The idea that the secretary of state must agree to meet with an obscure official, but has complete discretion in meeting with US business leaders and those in charge of large international charities isn’t just a massive misrepresentation of the position, it’s a deliberate distortion. It’s a definition that was generated to justify the AP’s selective use of data in order to create a story that was not there.
But the AP’s defense of the article isn’t completely without merit, because it reveals one critical nugget of truth.
This reporting was done by the same AP investigative team that discovered Mrs. Clinton’s private email server and traced it to her basement in Chappaqua, New York, and whose reporting last week resulted in the resignation of Donald Trump’s top campaign strategist.
What it shows is an AP “investigative team” that had already been successful in sensationalizing one area of the Clinton campaign and a need for a new story—even if it had to be knitted from a whole cloth.

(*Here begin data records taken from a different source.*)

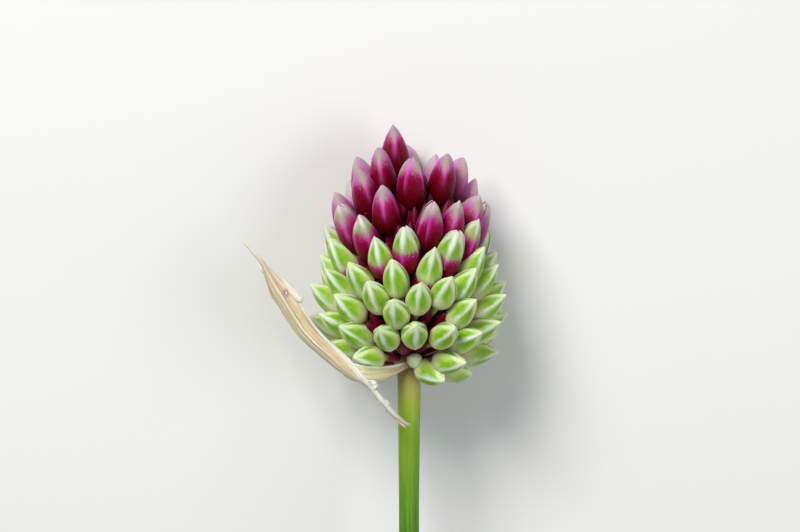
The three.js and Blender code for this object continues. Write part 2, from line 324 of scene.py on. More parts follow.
def screen(*levels):
    """A colour as a screen shows it, red, green and blue from 0 to 255, turned into light."""
    light = [((c / 255 + 0.055) / 1.055) ** 2.4 if c > 10 else c / 255 / 12.92 for c in levels]
    return (*light, 1.0)


floor_finish = Finish("floor_paper", Roughness=0.8, Base_Color=(0.78, 0.78, 0.77, 1))
floor_mesh.materials.append(floor_finish.material)
print("first finish:", floor_finish.material.name)

# %% [markdown]
# ## Where the buds stand
#
# The buds of an umbel come in loose rings, each bud elbowing its neighbours. The rule is the one the
# solid model uses: rings with seeded unevenness, then thirty passes in which neighbours push
# each other apart over the egg-shaped surface. over the egg-shaped surface. The rings' seeds aren't chance: a search picked them,
# so that the front buds come near the places of the photo's.

# %% Scatter the buds over the head
REACH_STEP = 10
REACH = np.array([26.0, 25.2, 22.5, 18.9, 16.0, 14.6, 13.3, 12.0, 11.0, 9.9, 8.6, 7.2])
RINGS = [
    # mean lean, number of buds, turn of the first, seed
    (14.0, 8, 3, 3154061),
    (22.5, 11, -22, 3127976),
    (30.5, 12, -3, 1435797),
    (38.0, 9, 21, 733126),
    (45.0, 14, -10, 1563476),
    (54.5, 14, -7, 1030743),
    (68.0, 16, 3.6, 550950),
    (82.0, 9, 50, 348741),
    (97.0, 5, 37, 1467495),
]
LEAN_SWAY = 5
TURN_SWAY = 8
LEADER_LEAN = 4.5
LEADER_TURN = -60
LEADER_EXTRA = 1.3
BARE_SPOTS = [(94, -32, 20), (82, 8, 10)]  # lean, turn and spread of the places with no full bud
CROWD_GAP = 3.05
CROWD_DEPTH = 3.025
CROWD_PASSES = 30
CROWD_RATE = 0.3


def draws(seed):
    """Uneven draws from 0 to 1, always the same for a seed."""
    state = seed
    while True:
        state = (state * 1664525 + 1013904223) % 2**32
        yield state / 2**32


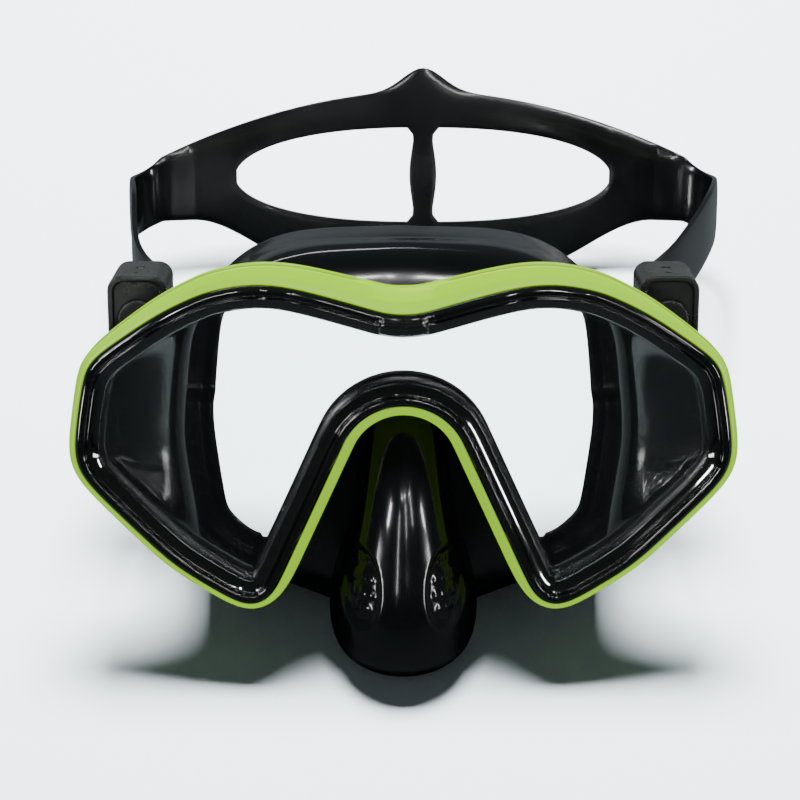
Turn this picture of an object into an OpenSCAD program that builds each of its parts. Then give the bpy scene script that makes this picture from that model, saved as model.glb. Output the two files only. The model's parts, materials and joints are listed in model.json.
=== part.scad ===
// Diving mask with one flat lens, a silicone skirt with nose pocket and a swinging strap.
// The mask is modelled upright: X to its right, Y back towards the face, Z up.
// It is then leaned back until it lies on its nose pocket, its cheek rims and its strap.

/* [Frame] */
// Half width across the bezel
half_w = 87.2; // [78:0.2:96]
// Height of the two brow bumps above the widest level
brow_h = 43.6; // [38:0.2:50]
// Height of the brow's dip at the middle
dip_h = 33.2; // [29:0.2:37]
// Depth of the two lower tips below the widest level
tip_h = 49.6; // [44:0.2:56]
// Radius of the arch over the nose
arch_r = 17; // [14:0.5:20]
// Back face of the main frame, behind the bezel line
frame_back = 12; // [11:0.2:14]

/* [Lens] */
// Thickness of the glass
lens_t = 4; // [3:0.1:5]
// Distance of the glass behind the bezel line
lens_y = 2.5; // [2.4:0.1:3]

/* [Trim] */
// Width of the coloured trim at the middle of the brow
trim_brow = 7; // [5:0.5:9]
// Width of the coloured trim at the sides
trim_side = 1.5; // [1.3:0.1:2.5]
// Width of the coloured trim round the nose
trim_nose = 2.7; // [2:0.1:4]
// Wall of the coloured trim
trim_t = 1.1; // [0.8:0.1:1.3]

/* [Skirt] */
// Wall of the silicone skirt
skirt_t = 1.6; // [1.2:0.1:2.2]
// Half width of the face rim
rim_w = 60.5; // [54:0.5:62]
// Height of the face rim above the widest level
rim_top = 47.5; // [43:0.5:52]
// Depth of the cheek rims below the widest level
rim_low = 48; // [44:0.5:52]
// Distance of the face rim behind the bezel line
rim_y = 45; // [40:0.5:50]
// Width of the seal that turns in from the rim
seal_w = 7; // [5:0.5:9]
// Depth of the nose pocket's lowest point
pocket_low = 68; // [62:0.5:74]
// How far the nose pocket stands in front of the bezel line
pocket_front = 9; // [5:0.5:14]

/* [Strap] */
// Thickness of the strap
strap_t = 2.2; // [1.8:0.1:2.6]
// Height of the side bands
band_h = 19; // [16:0.5:20]
// Distance of the back plate behind the bezel line
strap_back = 163; // [145:1:180]
// Half width between the outer bends
bend_x = 92; // [84:1:100]
// Sideways lie of the soft back plate
strap_sway = 6.5; // [0:0.5:10]
// Height of each opening in the back plate
window_h = 31; // [24:1:36]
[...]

The best sign that the AP was not only wrong, but knows that it’s wrong? From almost the moment that the article appeared, the Associated Press has refused to turn over the data used in making the “calculations.” Though limited amounts of information were provided in the original article and in followups, they repeatedly insisted that while the investigation “relied on publicly available data” they would not reveal the complete list of meetings that were included and those that were struck.
At the same time, David Fahrenthold was openly, methodically working through a list of items that he kept not just in public view, but invited the public to join him in analyzing that data.
The Associated Press kept their information hidden, rushed through the analysis, built a shaky case based on a deliberate mis-reading, and refused to share the information in a way that allowed anyone else to check their results.
A year later, that’s why Fahrenthold has the Pulitzer, and the AP is guilty of egregious misconduct.
Note: To my knowledge, the Associated Press has still refused to provide the complete list of data used in their original article.